If a corporate tax cut were to expire after just a few years, “that would seem to me to be almost worse than doing nothing,” said Doug Holtz-Eakin, a conservative economist. The business community, having waited for years for Congress to address the corporate tax code, “would just give up hope in the U.S. political system.”
Sen. David Perdue (R., Ga.) said Tuesday he could live with a corporate tax rate between 15% and 20%, and he encouraged Mr. Trump to repeal the tax upon repatriation of foreign profits. “He’s going to give us a hint and an insight into what he’s going to really push for in this tax package,” Mr. Perdue said. “It galvanizes us about the priorities as opposed to sitting around talking about this deduction or that deduction. Let’s look at the bigger picture, and that is to make America grow again.”

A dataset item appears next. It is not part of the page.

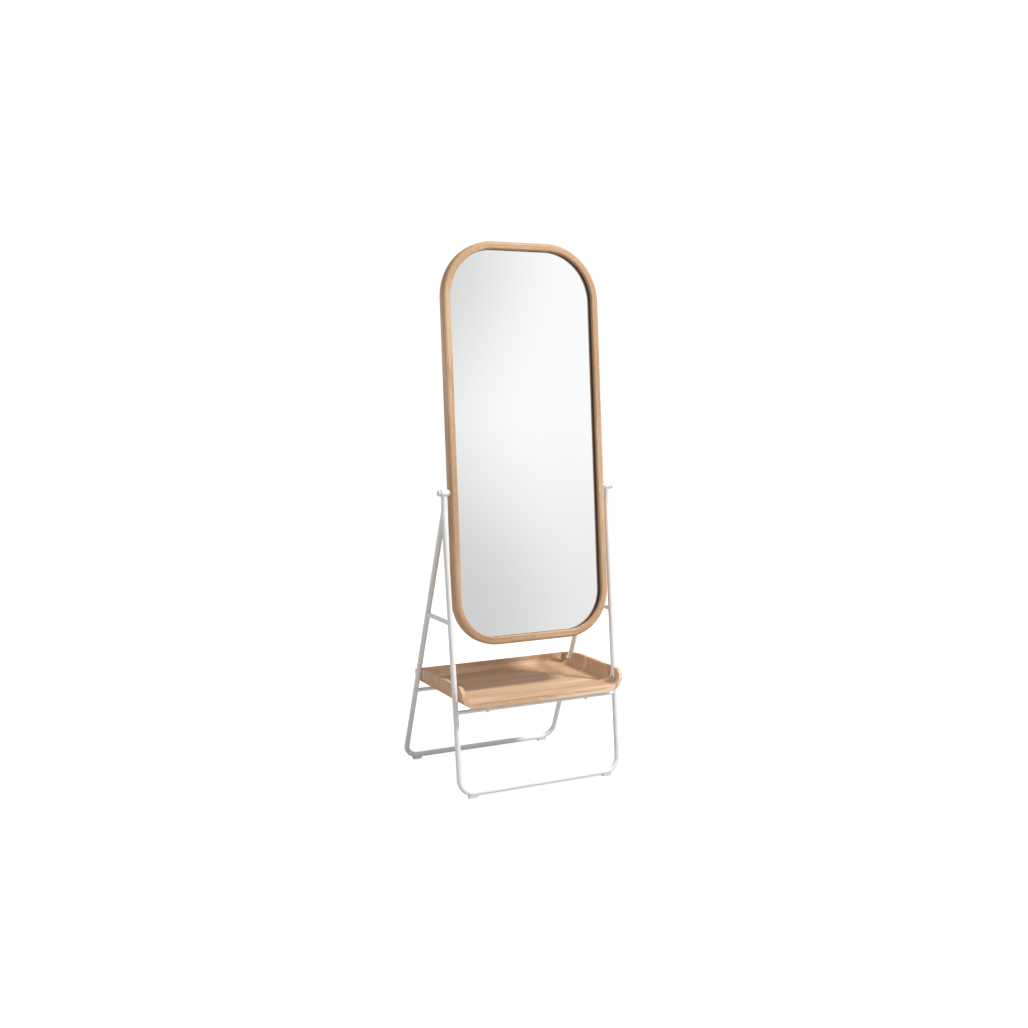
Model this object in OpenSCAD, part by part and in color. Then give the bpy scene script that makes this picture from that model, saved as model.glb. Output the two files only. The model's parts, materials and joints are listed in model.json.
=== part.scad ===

Administration officials met late Tuesday with senior Republican lawmakers in the Capitol to discuss the tax plan.
“No question, the fundamental principles of tax reform—the White House, the Treasury, the Senate and the House all agree on what we’re trying to do, and we’re all committed to getting tax reform done,” Mr. Mnuchin told reporters afterward.
By focusing on reconciliation, Republicans have chosen a path that largely or entirely excludes Democrats.
Sen. Ron Wyden of Oregon, the top Democrat on the Senate Finance Committee, said Tuesday that he hadn’t heard from the White House on its tax plan. That’s a mistake, he said.
“You make it partisan only, and you don’t get both sides invested in it, people saw what a debacle you had on the first round of health policy,” Mr. Wyden said. “You can win by reconciliation, if you just decide to hardball your way through it, but the track record shows it’s not sustainable and it’s not successful.”